Cabin cruisers, bass boats, runabouts—there are all kinds of different boat styles to pick whenever you decide you want a water vessel of your own. However, there is one boat option that seems to get a lot of interest, whether it is a prospective boat owner who has never bought a boat or a seasoned boat owner who has owned several: center console boats. The truth is, center console boats get a lot of interest because they deserve it. These boats actually offer a lot of advantages, some obvious and some more unseen. Take a peek at some of the primary advantages of center console boats compared to their counterparts.
Center console boats provide access to all sides of the boat.
While you are on the deck of the boat, it is extremely helpful if you have access to all sides of the boat, whether you are fishing, sightseeing, or docked and playing in the water. Because a center console boat has the main steering column directly in the middle of the boat, you get room to move around the entire perimeter of the boat. Some center console boats do have an enclosed front bow, but even on these models, you still get access to the back and two sides of the boat as needed.
Center console boats are better balanced than some other boats.
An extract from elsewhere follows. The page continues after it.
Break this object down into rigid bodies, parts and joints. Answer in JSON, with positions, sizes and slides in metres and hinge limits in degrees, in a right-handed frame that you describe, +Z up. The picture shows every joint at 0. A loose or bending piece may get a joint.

Side console boats that have the steering or operational components positioned on one side of the boat can be a little out of balance on the water. Most of these boats do have integrated weight systems to keep the boat more balanced, but center console boats are already balanced without those unnecessary fixtures. This means you get a greater stability at higher speeds on the water or when the water is a little rough.
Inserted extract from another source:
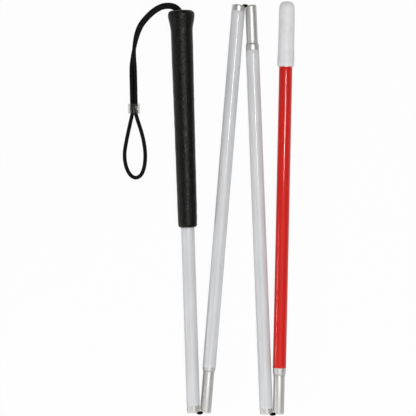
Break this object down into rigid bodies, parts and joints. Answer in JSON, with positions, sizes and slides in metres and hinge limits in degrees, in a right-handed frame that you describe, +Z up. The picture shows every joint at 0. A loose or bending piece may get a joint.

Center console boats provide greater visibility on the water.
Being centered as the operator of a water vessel is actually really important. If the steering mechanisms are positioned to one side of the boat, the driver gets a primary view of only one side of the vessel. Being in the center expands the field of vision so the operator can see immediately in front of the boat, as well as along both sides of the vessel. Just this one thing can keep you safer on the water, help you maneuver better in tight spots, and help to avoid colliding with objects in the water.